Here's a number that should bother anyone who cares about how public money gets spent: 73% of procurement contracts in Latvia between 2021 and 2023 were awarded on lowest price alone.
Not "most economically advantageous tender" (MEAT). Not best value. Lowest price.
I keep coming back to this stat because of what it implies. In nearly three out of four cases, the decision came down to who bid less. Not who offered the best technical solution, the strongest team, the most realistic timeline, or the lowest total cost over the contract's lifetime. Just the number at the bottom of the financial proposal.
Why this happens (and it's not what you think)
The easy explanation is that procurement teams are lazy or don't care about quality. The real explanation is the opposite: evaluating quality is hard, time-consuming, and opens you up to legal challenges.
When you award on lowest price, the decision is nearly bulletproof. Number A is smaller than Number B. Done. Nobody appeals a math comparison.
When you evaluate quality, you need criteria. You need weightings. You need documented justifications for every score. You need evaluators with domain expertise. And you need time — time to read, compare, score, and defend your decisions.

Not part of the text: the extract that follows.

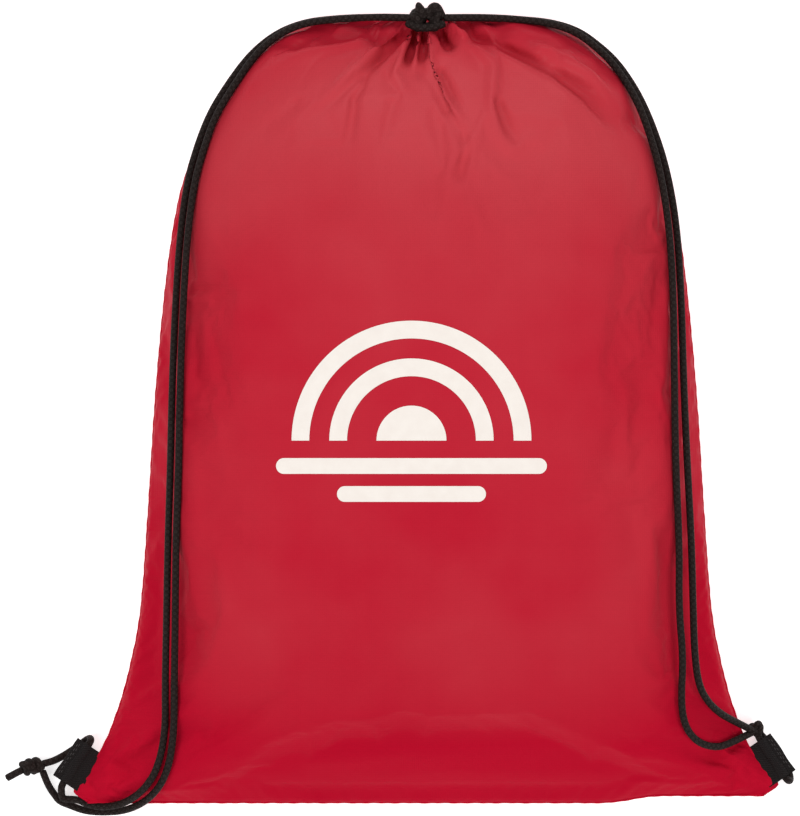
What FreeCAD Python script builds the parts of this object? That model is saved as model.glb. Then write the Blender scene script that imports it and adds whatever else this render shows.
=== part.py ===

For a procurement team processing dozens of tenders per quarter with limited staff, the choice between a clean, fast, defensible price comparison and a complex, time-consuming quality evaluation isn't really a choice at all. They pick the one they can actually complete.
The EU's own Directive 2014/24/EU was designed to push procurement toward MEAT criteria — quality, lifecycle cost, environmental and social factors alongside price. Over a decade later, the cheapest bid still wins most of the time.
What the race to the bottom actually looks like
We've seen the downstream effects in procurement documents we analyze. They follow a pattern.
Round one: a contract gets awarded on lowest price. The supplier delivers, but cuts corners on staffing, uses cheaper subcontractors, or skips the non-essential parts of the spec. The service technically meets the minimum requirements. Barely.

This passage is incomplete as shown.